▶ [Dataset extract]

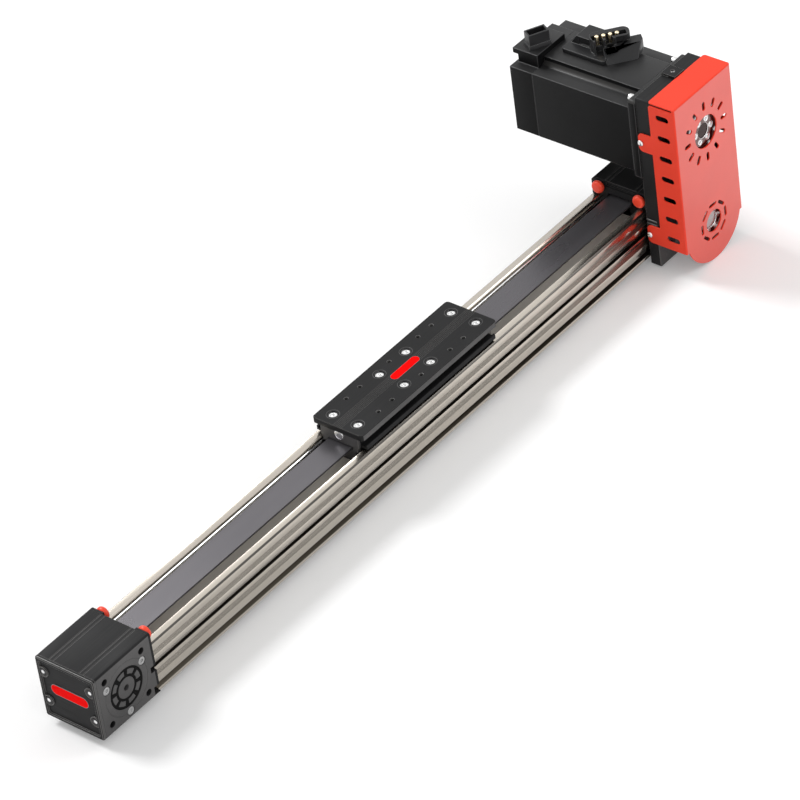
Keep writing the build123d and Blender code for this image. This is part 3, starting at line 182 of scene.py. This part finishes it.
def turned_steel(name, shade, roughness):
    # Turned steel or aluminium with fine tool marks.
    material = start_finish(name, shade, roughness, metallic=1.0)
    marks = grain(material, 2600.0, detail=2.0)
    cloud = grain(material, 60.0, detail=2.0)
    tint(material, cloud, scaled(shade, 0.9), scaled(shade, 1.08))
    sheen_range(material, marks, roughness - 0.06, roughness + 0.08)
    relief(material, [(marks, 0.05, 0.00001)])
    return material


def moulded_rubber(name, shade, roughness, specular=0.35):
    # Moulded rubber with a fine matt skin.
    material = start_finish(name, shade, roughness, specular=specular)
    skin = grain(material, 2400.0, detail=3.0)
    cloud = grain(material, 45.0, detail=2.0)
    tint(material, cloud, scaled(shade, 0.9), scaled(shade, 1.08))
    sheen_range(material, skin, roughness - 0.06, roughness + 0.06)
    relief(material, [(skin, 0.2, 0.00006)])
    return material


def belt_back():
    # Back of the toothed belt: dark grey with the faint lines of its cords.
    material = start_finish("belt_back", (0.030, 0.029, 0.031), 0.30, specular=1.0)
    shader_of(material).inputs["IOR"].default_value = 1.6
    shader_of(material).inputs["Specular Tint"].default_value = (0.93, 0.89, 0.96, 1.0)
    cords = add_node(material, "ShaderNodeTexWave", Scale=330.0, Distortion=0.4, Detail=1.0)
    cords.bands_direction = "Y"
    place = add_node(material, "ShaderNodeTexCoord")
    material.node_tree.links.new(place.outputs["Object"], cords.inputs["Vector"])
    cloud = grain(material, 30.0, (0.2, 1.0, 1.0), 3.0)
    tint(material, cloud, (0.028, 0.027, 0.029), (0.032, 0.031, 0.033))
    sheen_range(material, cloud, 0.26, 0.33)
    relief(material, [(cords.outputs["Fac"], 0.12, 0.00003)])
    return material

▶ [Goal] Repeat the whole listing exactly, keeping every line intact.

▶ [Response for this exercise]
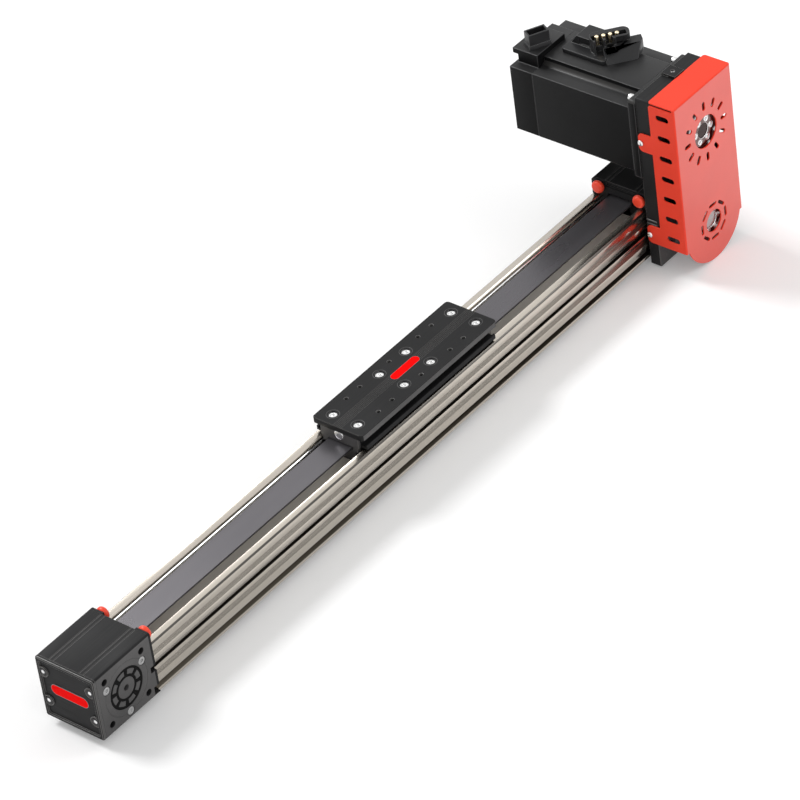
Keep writing the build123d and Blender code for this image. This is part 3, starting at line 182 of scene.py. This part finishes it.
def turned_steel(name, shade, roughness):
    # Turned steel or aluminium with fine tool marks.
    material = start_finish(name, shade, roughness, metallic=1.0)
    marks = grain(material, 2600.0, detail=2.0)
    cloud = grain(material, 60.0, detail=2.0)
    tint(material, cloud, scaled(shade, 0.9), scaled(shade, 1.08))
    sheen_range(material, marks, roughness - 0.06, roughness + 0.08)
    relief(material, [(marks, 0.05, 0.00001)])
    return material


def moulded_rubber(name, shade, roughness, specular=0.35):
    # Moulded rubber with a fine matt skin.
    material = start_finish(name, shade, roughness, specular=specular)
    skin = grain(material, 2400.0, detail=3.0)
    cloud = grain(material, 45.0, detail=2.0)
    tint(material, cloud, scaled(shade, 0.9), scaled(shade, 1.08))
    sheen_range(material, skin, roughness - 0.06, roughness + 0.06)
    relief(material, [(skin, 0.2, 0.00006)])
    return material


def belt_back():
    # Back of the toothed belt: dark grey with the faint lines of its cords.
    material = start_finish("belt_back", (0.030, 0.029, 0.031), 0.30, specular=1.0)
    shader_of(material).inputs["IOR"].default_value = 1.6
    shader_of(material).inputs["Specular Tint"].default_value = (0.93, 0.89, 0.96, 1.0)
    cords = add_node(material, "ShaderNodeTexWave", Scale=330.0, Distortion=0.4, Detail=1.0)
    cords.bands_direction = "Y"
    place = add_node(material, "ShaderNodeTexCoord")
    material.node_tree.links.new(place.outputs["Object"], cords.inputs["Vector"])
    cloud = grain(material, 30.0, (0.2, 1.0, 1.0), 3.0)
    tint(material, cloud, (0.028, 0.027, 0.029), (0.032, 0.031, 0.033))
    sheen_range(material, cloud, 0.26, 0.33)
    relief(material, [(cords.outputs["Fac"], 0.12, 0.00003)])
    return material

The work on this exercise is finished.